• **Dataset records**
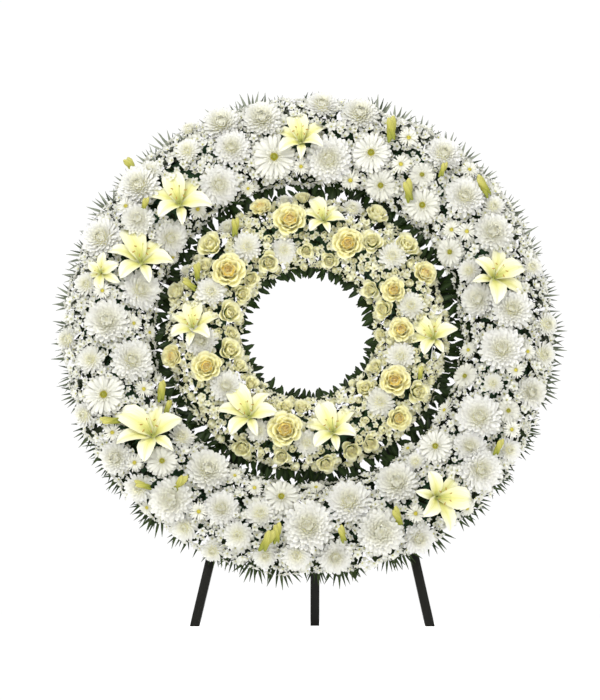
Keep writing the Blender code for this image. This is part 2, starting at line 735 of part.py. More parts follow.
def make_crossbars(home, slots, parent):
    """Two level tubes between the front legs, mitred to the legs' slope."""
    behind = -(2 * FIT + FLAT_BAR + TUBE / 2)
    for name, height in (("crossbar_upper", UPPER_BAR), ("crossbar_lower", LOWER_BAR)):
        points = []
        for foot_x, slope, sign in ((FOOT_LEFT, LEG_SLOPE_LEFT, 1),
                                    (FOOT_RIGHT, LEG_SLOPE_RIGHT, -1)):
            inset = (TUBE / 2) * math.hypot(1.0, slope) + FIT * 1.2
            for up, out in ((-1, -1), (1, -1), (1, 1), (-1, 1)):
                level = height + up * TUBE / 2
                points.append(Vector((leg_x(foot_x, slope, level) + sign * inset, level,
                                      behind + out * TUBE / 2)))
        add_object(name, mesh_from(name, points, lofted(2, 4)), home, slots["black_paint"], parent)


def make_spokes(home, slots, parent):
    """Flat bars behind the hoops that carry the outer one from the inner one."""
    start = INNER["radius"] - HOOP_WIDTH / 2
    end = OUTER["radius"] + HOOP_WIDTH / 2 - 0.006
    for name, degrees in (("spoke_right", 22.5), ("spoke_top", 90.0), ("spoke_left", 157.5)):
        made = bar(name, (end - start, 0.020, FLAT_BAR), home, slots["black_paint"], parent)
        angle = math.radians(degrees)
        reach = (start + end) / 2
        made.location = (reach * math.cos(angle), reach * math.sin(angle),
                         -(2 * FIT + FLAT_BAR * 1.5))
        made.rotation_euler.z = angle


def pin_place():
    """The hinge pin's middle."""
    middle, upslope, facing = plane_frame()
    back = 3 * FIT + FLAT_BAR + TUBE + PLATE + PIN_OFF_PLATE
    place = middle + upslope * UPPER_BAR - facing * back
    place.x += HINGE_X
    return place


def make_hinge(home, cutters, slots, parent):
    """A U-shaped bracket welded to the upper crossbar, and the pin through its ears."""
    ear_in = TUBE / 2 + 0.0006
    ear_out = ear_in + PLATE
    back = -(3 * FIT + FLAT_BAR + TUBE)
    depth = PLATE + PIN_OFF_PLATE + 0.010
    outline = [(-ear_out, 0.0), (ear_out, 0.0), (ear_out, -depth), (ear_in, -depth),
               (ear_in, -PLATE), (-ear_in, -PLATE), (-ear_in, -depth), (-ear_out, -depth)]
    half = 0.018
    points = [(HINGE_X + x, UPPER_BAR - half, back + z) for x, z in outline]
    points += [(HINGE_X + x, UPPER_BAR + half, back + z) for x, z in outline]
    bracket = add_object("hinge_bracket", mesh_from("hinge_bracket", points, lofted(2, 8)), home,
                         slots["black_paint"], parent)
    length = 2 * ear_out + 0.006
    drill = rod("hinge_drill", PIN_RADIUS + PIN_PLAY, length, cutters, None)
    drill.rotation_euler.y = math.pi / 2
    drill.location = pin_place()
    cut(bracket, drill)
    pin = rod("hinge_pin", PIN_RADIUS, length, home, slots["pin_steel"])
    pin.rotation_euler.y = math.pi / 2
    pin.location = pin_place()
    return drill


def make_rear_leg(home, slots, drill):
    """The prop behind: a tube on the pin, cut level at the floor."""
    pivot = bpy.data.objects.new("rear_leg_pivot", None)
    home.objects.link(pivot)
    pivot.location = pin_place()
    foot = pin_place() + Vector((0.0, REAR_FOOT_BEHIND, -pin_place().z))
    along = (foot - pin_place()).normalized()
    top = pin_place() - along * STUB
    side = Vector((1.0, 0.0, 0.0))
    leg = floor_cut_bar("rear_leg", top, foot, side, along.cross(side), home,
                        slots["black_paint"])
    for vert in leg.data.vertices:
        vert.co -= pivot.location
    leg.parent = pivot
    cut(leg, drill)


def build():
    """The whole wreath on its stand."""
    for item in list(bpy.data.objects):
        bpy.data.objects.remove(item)
    home = bpy.data.collections.new("funeral_wreath")
    cutters = bpy.data.collections.new("cutters")
    bpy.context.scene.collection.children.link(home)
    bpy.context.scene.collection.children.link(cutters)
    slots = make_materials()
    plane = bpy.data.objects.new("wreath_plane", None)
    home.objects.link(plane)
    plane.location = (0.0, DEPTH_SHIFT, CENTRE_HEIGHT)
    plane.rotation_euler.x = math.pi / 2 - LEAN
    make_front_legs(home, slots)
    make_crossbars(home, slots, plane)
    make_spokes(home, slots, plane)
    drill = make_hinge(home, cutters, slots, plane)
    make_rear_leg(home, slots, drill)
    make_base(OUTER, "outer", home, slots, plane)
    make_base(INNER, "inner", home, slots, plane)
    make_blooms(home, cutters, slots, plane)
    make_leaves(home, slots, plane)


build()
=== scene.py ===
import json
import math
import random

import bmesh
import bpy
from mathutils import Euler, Matrix, Vector

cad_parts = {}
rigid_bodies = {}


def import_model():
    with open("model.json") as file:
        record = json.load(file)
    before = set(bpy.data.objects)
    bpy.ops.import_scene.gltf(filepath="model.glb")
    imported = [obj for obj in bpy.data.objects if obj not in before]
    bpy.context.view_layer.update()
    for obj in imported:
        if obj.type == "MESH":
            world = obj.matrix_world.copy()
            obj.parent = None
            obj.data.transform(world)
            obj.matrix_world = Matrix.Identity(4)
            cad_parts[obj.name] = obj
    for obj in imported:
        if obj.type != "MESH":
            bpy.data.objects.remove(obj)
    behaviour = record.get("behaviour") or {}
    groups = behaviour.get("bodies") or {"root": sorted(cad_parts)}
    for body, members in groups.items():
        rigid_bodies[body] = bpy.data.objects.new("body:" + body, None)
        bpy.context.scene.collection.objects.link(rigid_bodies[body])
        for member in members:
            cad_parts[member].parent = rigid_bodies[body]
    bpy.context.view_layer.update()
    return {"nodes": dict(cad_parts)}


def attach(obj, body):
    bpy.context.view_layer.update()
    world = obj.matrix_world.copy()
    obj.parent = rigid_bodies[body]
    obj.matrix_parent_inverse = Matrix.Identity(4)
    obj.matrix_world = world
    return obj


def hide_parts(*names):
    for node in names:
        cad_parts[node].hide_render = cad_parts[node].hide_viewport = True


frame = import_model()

print("frame loaded")

# How the photograph sees the wreath: blooms are placed by their pixels in its 600 x 700 frame
photoView = {"metresPerPixel": 0.0022, "middle": (308.0, 336.0), "distance": 8.6, "pitch": 3.8}
wreathPlane = {"lean": 9.0, "height": 0.637, "depth": -0.0585}
outerRing = {"radius": 0.436, "halfWidth": 0.056, "domeHeight": 0.044, "reach": 0.096,
             "rise": 0.062, "footHeight": 0.018, "foamFoot": 0.0155}
innerRing = {"radius": 0.228, "halfWidth": 0.044, "domeHeight": 0.036, "reach": 0.076,
             "rise": 0.052, "footHeight": 0.018, "foamFoot": 0.0155}

lean = math.radians(wreathPlane["lean"])
toWorld = (Matrix.Translation((0.0, wreathPlane["depth"], wreathPlane["height"]))
           @ Matrix.Rotation(math.pi / 2 - lean, 4, "X"))
goldenTurn = math.pi * (3.0 - math.sqrt(5.0))
gradedValues = ["Radius", "Height", "Size", "Tilt"]
patternHome = bpy.data.collections.new("patterns")
bpy.context.scene.collection.children.link(patternHome)


# node helpers

def addNode(tree, kind, feeds=None, **settings):
    made = tree.nodes.new(kind)
    for name, value in settings.items():
        setattr(made, name, value)
    for key, value in (feeds or {}).items():
        if isinstance(value, bpy.types.NodeSocket):
            tree.links.new(value, made.inputs[key])
        else:
            made.inputs[key].default_value = value
    return made


def calculate(tree, operation, *values):
    return addNode(tree, "ShaderNodeMath", dict(enumerate(values)), operation=operation).outputs[0]


def times(tree, first, second):
    return calculate(tree, "MULTIPLY", first, second)


def plus(tree, first, second):
    return calculate(tree, "ADD", first, second)


def between(tree, share, low, high):
    return addNode(tree, "ShaderNodeMapRange",
                   {"Value": share, "To Min": low, "To Max": high}).outputs[0]


def stretch(tree, value, low, high):
    # low becomes 0 and high becomes 1
    return addNode(tree, "ShaderNodeMapRange",
                   {"Value": value, "From Min": low, "From Max": high}).outputs[0]


def vector(tree, x, y, z):
    return addNode(tree, "ShaderNodeCombineXYZ", {0: x, 1: y, 2: z}).outputs[0]


def newTree(name, sockets):
    tree = bpy.data.node_groups.new(name, "GeometryNodeTree")
    tree.interface.new_socket("Geometry", in_out="OUTPUT", socket_type="NodeSocketGeometry")
    tree.interface.new_socket("Geometry", in_out="INPUT", socket_type="NodeSocketGeometry")
    for label, kind in sockets:
        tree.interface.new_socket(label, in_out="INPUT", socket_type="NodeSocket" + kind)
    return tree, addNode(tree, "NodeGroupInput").outputs


def endTree(tree, geometry, finish):
    solid = addNode(tree, "GeometryNodeRealizeInstances", {"Geometry": geometry}).outputs[0]
    dressed = addNode(tree, "GeometryNodeSetMaterial", {"Geometry": solid, "Material": finish})
    addNode(tree, "NodeGroupOutput", {"Geometry": dressed.outputs[0]})


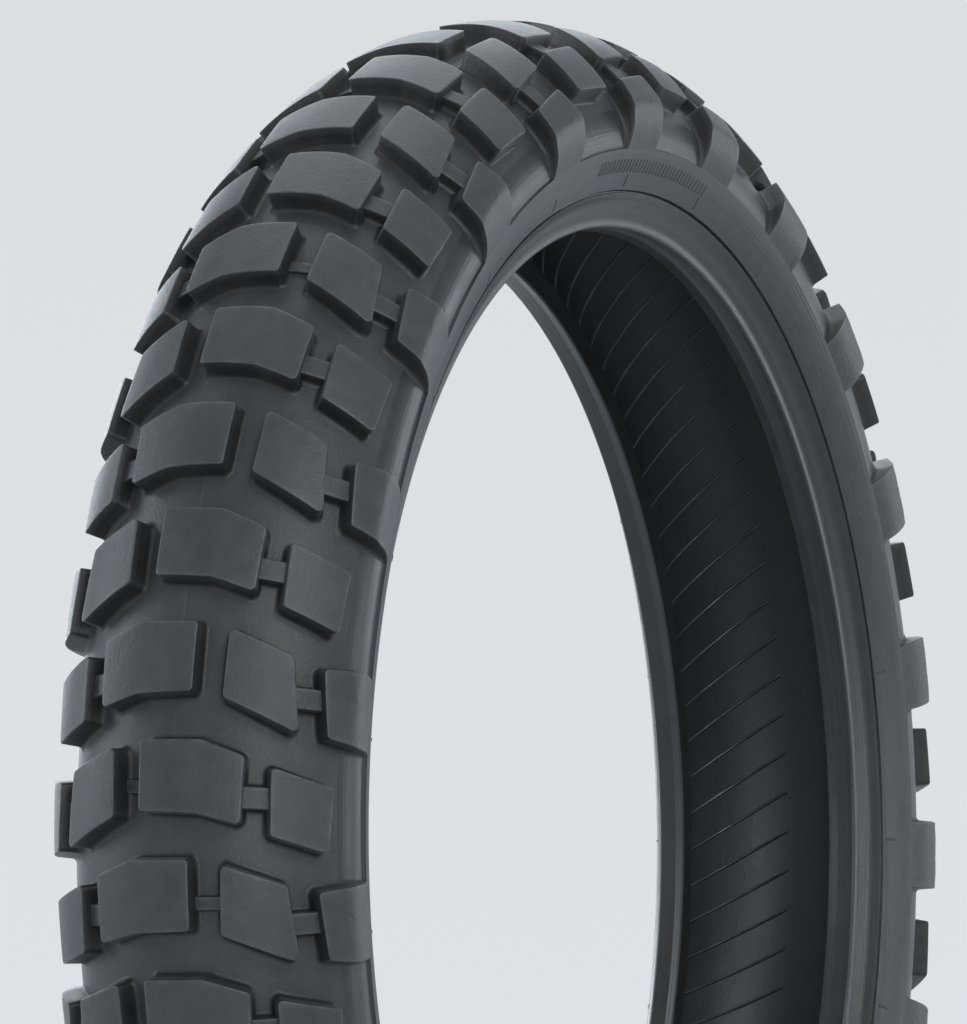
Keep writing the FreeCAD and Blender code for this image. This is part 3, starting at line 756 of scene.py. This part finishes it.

• **Task instructions**
The lines to transcribe begin at the line with "before = set(bpy.data.objects)" and end at the line with "cad_parts[obj.name] = obj"; copy them exactly, both ends included.

• **Solution for this exercise**
    before = set(bpy.data.objects)
    bpy.ops.import_scene.gltf(filepath="model.glb")
    imported = [obj for obj in bpy.data.objects if obj not in before]
    bpy.context.view_layer.update()
    for obj in imported:
        if obj.type == "MESH":
            world = obj.matrix_world.copy()
            obj.parent = None
            obj.data.transform(world)
            obj.matrix_world = Matrix.Identity(4)
            cad_parts[obj.name] = obj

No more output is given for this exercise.